Data provided:
** START **

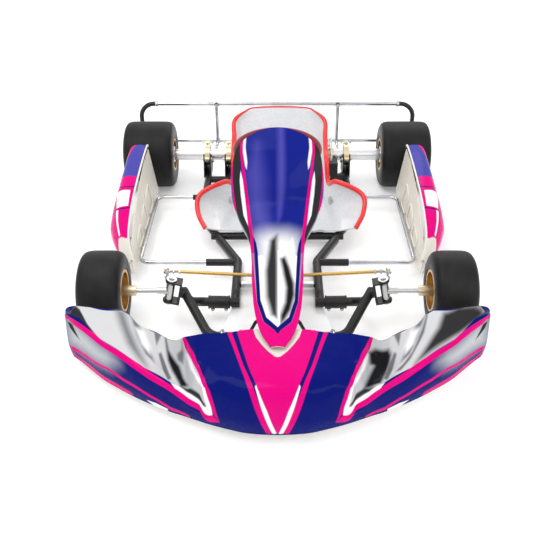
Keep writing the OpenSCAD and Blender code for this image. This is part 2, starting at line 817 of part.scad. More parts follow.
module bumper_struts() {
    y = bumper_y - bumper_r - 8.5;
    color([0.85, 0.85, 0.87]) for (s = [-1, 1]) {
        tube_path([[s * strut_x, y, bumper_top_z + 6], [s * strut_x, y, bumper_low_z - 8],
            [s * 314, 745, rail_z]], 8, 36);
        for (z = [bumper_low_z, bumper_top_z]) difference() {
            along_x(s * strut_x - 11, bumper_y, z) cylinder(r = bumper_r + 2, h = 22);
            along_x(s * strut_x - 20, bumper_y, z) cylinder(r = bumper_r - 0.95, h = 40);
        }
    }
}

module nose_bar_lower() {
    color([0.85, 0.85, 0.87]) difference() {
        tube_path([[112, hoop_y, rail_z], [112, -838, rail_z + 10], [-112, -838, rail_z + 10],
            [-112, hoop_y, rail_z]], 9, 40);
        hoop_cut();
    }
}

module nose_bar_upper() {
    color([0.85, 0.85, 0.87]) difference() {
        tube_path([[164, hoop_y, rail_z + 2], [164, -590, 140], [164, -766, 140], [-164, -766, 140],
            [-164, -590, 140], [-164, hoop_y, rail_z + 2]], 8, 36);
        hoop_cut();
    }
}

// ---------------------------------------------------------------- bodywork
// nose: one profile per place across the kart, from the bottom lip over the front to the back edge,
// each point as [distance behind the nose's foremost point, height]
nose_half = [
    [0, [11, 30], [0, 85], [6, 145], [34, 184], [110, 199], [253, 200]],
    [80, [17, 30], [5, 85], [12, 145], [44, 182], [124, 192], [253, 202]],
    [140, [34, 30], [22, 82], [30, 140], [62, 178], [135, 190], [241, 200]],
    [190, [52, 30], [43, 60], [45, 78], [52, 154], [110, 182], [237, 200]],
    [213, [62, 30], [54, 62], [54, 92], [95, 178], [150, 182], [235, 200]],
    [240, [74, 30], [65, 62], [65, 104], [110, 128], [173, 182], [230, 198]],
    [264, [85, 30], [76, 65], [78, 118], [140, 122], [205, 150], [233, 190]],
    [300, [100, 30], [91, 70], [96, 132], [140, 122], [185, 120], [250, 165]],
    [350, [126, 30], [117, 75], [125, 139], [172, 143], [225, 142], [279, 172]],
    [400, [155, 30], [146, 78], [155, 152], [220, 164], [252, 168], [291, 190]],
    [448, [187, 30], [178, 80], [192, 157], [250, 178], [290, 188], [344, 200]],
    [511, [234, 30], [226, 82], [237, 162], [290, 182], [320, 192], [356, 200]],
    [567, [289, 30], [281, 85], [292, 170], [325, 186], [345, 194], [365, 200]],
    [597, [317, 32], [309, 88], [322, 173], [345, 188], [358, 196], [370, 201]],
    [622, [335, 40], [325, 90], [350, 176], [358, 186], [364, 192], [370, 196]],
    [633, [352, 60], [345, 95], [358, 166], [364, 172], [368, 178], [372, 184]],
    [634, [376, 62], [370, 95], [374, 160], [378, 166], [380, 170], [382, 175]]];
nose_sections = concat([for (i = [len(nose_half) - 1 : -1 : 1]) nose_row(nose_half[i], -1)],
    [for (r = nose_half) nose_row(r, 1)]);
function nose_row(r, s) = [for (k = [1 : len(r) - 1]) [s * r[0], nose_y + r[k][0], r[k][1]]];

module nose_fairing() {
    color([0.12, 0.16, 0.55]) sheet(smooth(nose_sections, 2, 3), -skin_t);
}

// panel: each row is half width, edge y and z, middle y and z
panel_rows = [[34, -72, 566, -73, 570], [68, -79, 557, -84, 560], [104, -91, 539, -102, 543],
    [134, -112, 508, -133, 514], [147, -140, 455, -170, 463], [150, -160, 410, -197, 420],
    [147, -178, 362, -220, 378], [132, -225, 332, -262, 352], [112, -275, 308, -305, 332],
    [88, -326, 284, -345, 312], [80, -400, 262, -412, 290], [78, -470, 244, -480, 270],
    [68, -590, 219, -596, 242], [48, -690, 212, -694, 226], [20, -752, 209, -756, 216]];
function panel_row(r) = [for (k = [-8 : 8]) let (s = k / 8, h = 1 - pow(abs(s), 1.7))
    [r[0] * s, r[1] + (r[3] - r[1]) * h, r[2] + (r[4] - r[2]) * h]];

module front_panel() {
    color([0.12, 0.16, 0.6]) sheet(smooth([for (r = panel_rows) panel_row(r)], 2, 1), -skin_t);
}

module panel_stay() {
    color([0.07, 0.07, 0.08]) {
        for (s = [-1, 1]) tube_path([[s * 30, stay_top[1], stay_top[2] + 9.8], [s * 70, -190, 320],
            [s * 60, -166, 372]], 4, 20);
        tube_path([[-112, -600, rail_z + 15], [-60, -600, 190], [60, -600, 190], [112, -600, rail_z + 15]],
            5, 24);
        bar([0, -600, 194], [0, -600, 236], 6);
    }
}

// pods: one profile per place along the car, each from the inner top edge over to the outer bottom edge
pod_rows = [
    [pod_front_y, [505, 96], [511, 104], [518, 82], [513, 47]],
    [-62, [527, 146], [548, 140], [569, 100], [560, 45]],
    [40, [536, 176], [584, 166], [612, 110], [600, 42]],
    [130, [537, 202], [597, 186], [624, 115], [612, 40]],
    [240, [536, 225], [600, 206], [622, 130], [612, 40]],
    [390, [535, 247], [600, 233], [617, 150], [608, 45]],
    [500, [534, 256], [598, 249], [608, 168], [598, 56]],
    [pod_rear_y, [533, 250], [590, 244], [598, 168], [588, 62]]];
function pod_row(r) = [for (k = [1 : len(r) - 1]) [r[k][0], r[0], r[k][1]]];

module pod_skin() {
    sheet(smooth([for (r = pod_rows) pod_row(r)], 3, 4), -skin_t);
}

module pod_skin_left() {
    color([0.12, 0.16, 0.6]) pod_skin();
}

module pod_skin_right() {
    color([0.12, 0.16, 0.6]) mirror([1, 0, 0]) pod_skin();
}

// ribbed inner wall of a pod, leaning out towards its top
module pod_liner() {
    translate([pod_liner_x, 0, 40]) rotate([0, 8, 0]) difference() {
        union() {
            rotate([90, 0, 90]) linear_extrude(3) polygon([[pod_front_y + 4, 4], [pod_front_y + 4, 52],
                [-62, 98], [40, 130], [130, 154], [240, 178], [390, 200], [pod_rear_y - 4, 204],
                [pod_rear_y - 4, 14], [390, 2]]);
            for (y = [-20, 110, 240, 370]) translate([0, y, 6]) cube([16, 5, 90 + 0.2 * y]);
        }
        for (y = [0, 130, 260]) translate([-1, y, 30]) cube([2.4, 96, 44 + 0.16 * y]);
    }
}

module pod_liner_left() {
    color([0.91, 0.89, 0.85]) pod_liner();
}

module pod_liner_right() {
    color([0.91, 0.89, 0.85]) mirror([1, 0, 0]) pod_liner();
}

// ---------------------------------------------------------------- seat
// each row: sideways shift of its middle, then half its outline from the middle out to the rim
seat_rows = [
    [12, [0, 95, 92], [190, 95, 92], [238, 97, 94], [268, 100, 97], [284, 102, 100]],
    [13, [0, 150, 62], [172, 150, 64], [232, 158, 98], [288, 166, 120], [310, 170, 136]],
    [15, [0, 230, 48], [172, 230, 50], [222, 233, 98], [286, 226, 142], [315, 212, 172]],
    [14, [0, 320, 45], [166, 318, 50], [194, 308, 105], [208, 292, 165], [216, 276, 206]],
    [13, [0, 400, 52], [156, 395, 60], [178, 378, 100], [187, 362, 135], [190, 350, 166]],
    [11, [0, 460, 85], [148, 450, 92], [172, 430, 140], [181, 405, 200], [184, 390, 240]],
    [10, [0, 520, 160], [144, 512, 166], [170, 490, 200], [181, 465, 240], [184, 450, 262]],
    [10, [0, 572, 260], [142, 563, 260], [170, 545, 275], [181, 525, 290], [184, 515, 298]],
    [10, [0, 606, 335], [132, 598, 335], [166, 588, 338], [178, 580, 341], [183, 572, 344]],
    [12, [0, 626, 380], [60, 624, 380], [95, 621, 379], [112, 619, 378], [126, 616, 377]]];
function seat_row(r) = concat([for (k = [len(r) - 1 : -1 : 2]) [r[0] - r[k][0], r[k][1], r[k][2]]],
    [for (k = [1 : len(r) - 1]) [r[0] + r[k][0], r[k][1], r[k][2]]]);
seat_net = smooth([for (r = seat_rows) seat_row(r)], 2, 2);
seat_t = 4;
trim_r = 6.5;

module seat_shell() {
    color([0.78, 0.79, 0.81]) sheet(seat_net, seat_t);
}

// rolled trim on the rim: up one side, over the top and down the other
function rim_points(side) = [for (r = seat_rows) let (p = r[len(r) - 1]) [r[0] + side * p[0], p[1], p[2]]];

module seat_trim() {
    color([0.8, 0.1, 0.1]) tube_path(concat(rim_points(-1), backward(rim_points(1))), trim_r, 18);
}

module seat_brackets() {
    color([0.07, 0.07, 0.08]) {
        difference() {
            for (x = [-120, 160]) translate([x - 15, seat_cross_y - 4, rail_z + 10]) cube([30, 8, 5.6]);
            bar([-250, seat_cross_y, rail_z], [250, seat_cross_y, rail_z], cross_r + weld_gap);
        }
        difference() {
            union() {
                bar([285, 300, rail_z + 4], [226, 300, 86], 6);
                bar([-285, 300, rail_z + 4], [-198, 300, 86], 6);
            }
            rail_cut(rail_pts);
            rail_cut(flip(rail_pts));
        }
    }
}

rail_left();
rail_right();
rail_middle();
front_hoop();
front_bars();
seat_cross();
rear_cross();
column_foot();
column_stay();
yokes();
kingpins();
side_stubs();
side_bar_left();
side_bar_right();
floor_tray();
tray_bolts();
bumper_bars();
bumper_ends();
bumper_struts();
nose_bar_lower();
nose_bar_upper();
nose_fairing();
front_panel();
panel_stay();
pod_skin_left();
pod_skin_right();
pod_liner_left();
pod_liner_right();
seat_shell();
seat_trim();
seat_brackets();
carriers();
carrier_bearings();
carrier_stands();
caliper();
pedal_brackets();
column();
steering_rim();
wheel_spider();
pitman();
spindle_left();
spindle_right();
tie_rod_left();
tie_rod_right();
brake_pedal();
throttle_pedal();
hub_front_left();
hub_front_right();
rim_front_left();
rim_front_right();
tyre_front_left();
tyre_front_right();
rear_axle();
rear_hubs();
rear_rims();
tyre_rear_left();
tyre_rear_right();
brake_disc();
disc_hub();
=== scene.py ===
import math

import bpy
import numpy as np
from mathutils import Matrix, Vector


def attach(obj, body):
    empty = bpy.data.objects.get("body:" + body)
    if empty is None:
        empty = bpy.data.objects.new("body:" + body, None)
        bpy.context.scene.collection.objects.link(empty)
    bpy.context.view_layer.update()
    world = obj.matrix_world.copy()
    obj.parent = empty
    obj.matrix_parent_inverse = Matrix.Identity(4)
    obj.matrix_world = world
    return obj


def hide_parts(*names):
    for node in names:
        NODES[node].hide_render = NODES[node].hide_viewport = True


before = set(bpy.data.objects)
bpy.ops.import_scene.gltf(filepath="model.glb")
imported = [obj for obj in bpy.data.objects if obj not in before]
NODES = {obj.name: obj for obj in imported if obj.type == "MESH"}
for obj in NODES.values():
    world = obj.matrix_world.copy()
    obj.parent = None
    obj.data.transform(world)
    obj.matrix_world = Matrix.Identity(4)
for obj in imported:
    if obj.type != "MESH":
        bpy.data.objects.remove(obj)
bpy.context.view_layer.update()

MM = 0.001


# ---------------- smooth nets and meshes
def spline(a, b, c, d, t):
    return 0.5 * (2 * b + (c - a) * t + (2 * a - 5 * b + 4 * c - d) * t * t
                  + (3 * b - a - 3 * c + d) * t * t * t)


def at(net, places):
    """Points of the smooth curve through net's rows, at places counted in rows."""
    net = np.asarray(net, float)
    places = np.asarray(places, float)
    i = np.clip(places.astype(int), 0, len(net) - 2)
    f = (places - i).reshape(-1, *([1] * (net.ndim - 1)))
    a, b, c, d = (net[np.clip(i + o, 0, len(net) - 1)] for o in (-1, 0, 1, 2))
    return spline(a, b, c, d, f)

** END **
** START **

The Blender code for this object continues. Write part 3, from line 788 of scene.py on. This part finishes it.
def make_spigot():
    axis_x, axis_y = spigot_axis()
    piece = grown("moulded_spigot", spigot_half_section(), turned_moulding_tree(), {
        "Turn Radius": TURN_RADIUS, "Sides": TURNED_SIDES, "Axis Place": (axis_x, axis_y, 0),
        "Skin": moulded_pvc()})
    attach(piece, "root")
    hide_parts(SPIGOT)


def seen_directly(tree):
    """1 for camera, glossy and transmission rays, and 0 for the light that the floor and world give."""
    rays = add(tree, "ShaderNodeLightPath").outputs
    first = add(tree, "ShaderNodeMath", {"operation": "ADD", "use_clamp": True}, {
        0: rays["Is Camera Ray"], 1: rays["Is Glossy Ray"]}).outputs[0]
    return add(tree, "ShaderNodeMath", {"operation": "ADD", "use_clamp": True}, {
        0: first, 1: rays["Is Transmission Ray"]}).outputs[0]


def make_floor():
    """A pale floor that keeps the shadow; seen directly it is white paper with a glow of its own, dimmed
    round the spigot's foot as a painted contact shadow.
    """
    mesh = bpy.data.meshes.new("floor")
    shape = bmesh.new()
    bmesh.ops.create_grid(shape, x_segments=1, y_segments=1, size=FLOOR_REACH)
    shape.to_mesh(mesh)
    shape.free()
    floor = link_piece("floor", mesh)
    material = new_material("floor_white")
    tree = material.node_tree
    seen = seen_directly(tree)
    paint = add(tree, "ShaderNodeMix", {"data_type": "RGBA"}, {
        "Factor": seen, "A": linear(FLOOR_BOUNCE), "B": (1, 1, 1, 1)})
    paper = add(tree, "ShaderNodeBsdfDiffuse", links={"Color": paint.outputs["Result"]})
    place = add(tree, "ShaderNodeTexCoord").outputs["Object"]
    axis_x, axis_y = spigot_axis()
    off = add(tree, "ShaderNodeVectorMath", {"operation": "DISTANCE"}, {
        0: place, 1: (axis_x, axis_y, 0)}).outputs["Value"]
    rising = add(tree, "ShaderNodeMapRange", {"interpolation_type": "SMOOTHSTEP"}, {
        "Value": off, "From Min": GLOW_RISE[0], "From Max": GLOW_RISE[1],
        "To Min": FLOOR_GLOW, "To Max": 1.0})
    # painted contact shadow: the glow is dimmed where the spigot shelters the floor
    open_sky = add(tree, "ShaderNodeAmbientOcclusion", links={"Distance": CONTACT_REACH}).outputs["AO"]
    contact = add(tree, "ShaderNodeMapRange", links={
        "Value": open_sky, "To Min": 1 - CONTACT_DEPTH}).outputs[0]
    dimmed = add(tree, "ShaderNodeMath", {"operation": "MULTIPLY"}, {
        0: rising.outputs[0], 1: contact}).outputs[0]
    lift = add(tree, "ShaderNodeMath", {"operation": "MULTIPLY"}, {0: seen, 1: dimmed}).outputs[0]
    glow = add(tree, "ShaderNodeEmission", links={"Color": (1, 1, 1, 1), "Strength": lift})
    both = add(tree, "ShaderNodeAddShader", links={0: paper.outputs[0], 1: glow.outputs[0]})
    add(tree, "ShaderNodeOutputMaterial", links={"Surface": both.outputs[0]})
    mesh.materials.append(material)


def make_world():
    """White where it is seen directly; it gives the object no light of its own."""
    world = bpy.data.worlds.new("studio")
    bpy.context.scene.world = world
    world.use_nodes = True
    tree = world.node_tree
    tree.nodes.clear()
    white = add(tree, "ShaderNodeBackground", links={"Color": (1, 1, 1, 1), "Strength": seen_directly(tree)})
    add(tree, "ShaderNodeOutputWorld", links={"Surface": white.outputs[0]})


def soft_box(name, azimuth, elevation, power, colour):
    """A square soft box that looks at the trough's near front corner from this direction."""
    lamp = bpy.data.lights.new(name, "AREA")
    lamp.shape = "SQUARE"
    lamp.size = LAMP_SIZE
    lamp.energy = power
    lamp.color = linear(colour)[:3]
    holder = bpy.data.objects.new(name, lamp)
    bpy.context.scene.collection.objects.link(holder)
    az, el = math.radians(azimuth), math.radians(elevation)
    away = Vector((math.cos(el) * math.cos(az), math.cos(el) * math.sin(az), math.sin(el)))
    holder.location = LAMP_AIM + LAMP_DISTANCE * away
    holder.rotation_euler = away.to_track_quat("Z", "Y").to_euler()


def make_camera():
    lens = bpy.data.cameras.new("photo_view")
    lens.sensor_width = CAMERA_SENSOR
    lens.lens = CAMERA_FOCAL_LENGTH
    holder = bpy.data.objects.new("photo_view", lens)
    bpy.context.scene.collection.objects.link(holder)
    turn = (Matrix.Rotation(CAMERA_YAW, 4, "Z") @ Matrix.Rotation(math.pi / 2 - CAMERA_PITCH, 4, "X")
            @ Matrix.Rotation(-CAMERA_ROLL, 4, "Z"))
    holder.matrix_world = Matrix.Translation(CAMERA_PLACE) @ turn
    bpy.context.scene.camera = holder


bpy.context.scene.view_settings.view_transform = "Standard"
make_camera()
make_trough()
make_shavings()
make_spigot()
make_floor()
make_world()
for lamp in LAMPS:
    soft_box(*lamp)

** END **
** START **

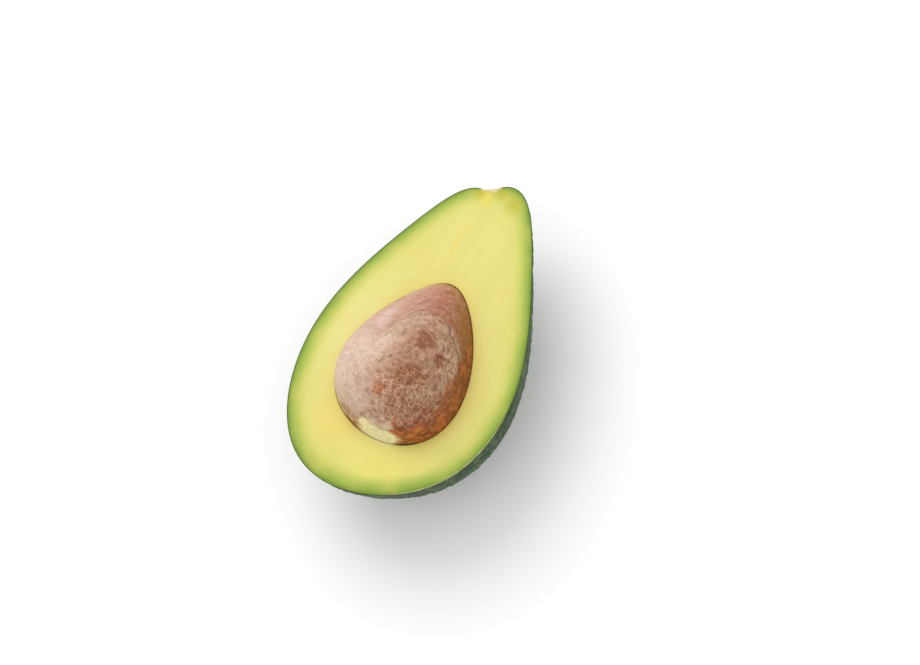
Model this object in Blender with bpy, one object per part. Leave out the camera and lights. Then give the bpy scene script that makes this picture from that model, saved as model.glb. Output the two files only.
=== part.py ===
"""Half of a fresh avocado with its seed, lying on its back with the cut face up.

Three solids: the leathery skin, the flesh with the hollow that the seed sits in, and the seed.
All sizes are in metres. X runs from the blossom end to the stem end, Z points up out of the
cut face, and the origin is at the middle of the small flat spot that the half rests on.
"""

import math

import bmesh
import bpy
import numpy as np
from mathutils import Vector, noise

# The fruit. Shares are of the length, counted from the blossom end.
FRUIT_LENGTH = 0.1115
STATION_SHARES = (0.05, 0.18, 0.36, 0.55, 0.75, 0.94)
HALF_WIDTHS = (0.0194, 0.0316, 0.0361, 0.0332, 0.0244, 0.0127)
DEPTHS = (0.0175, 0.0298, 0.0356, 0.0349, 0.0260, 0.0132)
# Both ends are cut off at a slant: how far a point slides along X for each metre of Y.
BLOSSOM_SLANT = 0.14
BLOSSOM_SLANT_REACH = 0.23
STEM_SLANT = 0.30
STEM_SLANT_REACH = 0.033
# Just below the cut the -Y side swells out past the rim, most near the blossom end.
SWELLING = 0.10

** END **

Exercise prompt: Would you quote everything above from the line containing "Model this object" down to the line containing "SWELLING = 0.10"? Include both of those lines and nothing else.

Result for this exercise:
Model this object in Blender with bpy, one object per part. Leave out the camera and lights. Then give the bpy scene script that makes this picture from that model, saved as model.glb. Output the two files only.
=== part.py ===
"""Half of a fresh avocado with its seed, lying on its back with the cut face up.

Three solids: the leathery skin, the flesh with the hollow that the seed sits in, and the seed.
All sizes are in metres. X runs from the blossom end to the stem end, Z points up out of the
cut face, and the origin is at the middle of the small flat spot that the half rests on.
"""

import math

import bmesh
import bpy
import numpy as np
from mathutils import Vector, noise

# The fruit. Shares are of the length, counted from the blossom end.
FRUIT_LENGTH = 0.1115
STATION_SHARES = (0.05, 0.18, 0.36, 0.55, 0.75, 0.94)
HALF_WIDTHS = (0.0194, 0.0316, 0.0361, 0.0332, 0.0244, 0.0127)
DEPTHS = (0.0175, 0.0298, 0.0356, 0.0349, 0.0260, 0.0132)
# Both ends are cut off at a slant: how far a point slides along X for each metre of Y.
BLOSSOM_SLANT = 0.14
BLOSSOM_SLANT_REACH = 0.23
STEM_SLANT = 0.30
STEM_SLANT_REACH = 0.033
# Just below the cut the -Y side swells out past the rim, most near the blossom end.
SWELLING = 0.10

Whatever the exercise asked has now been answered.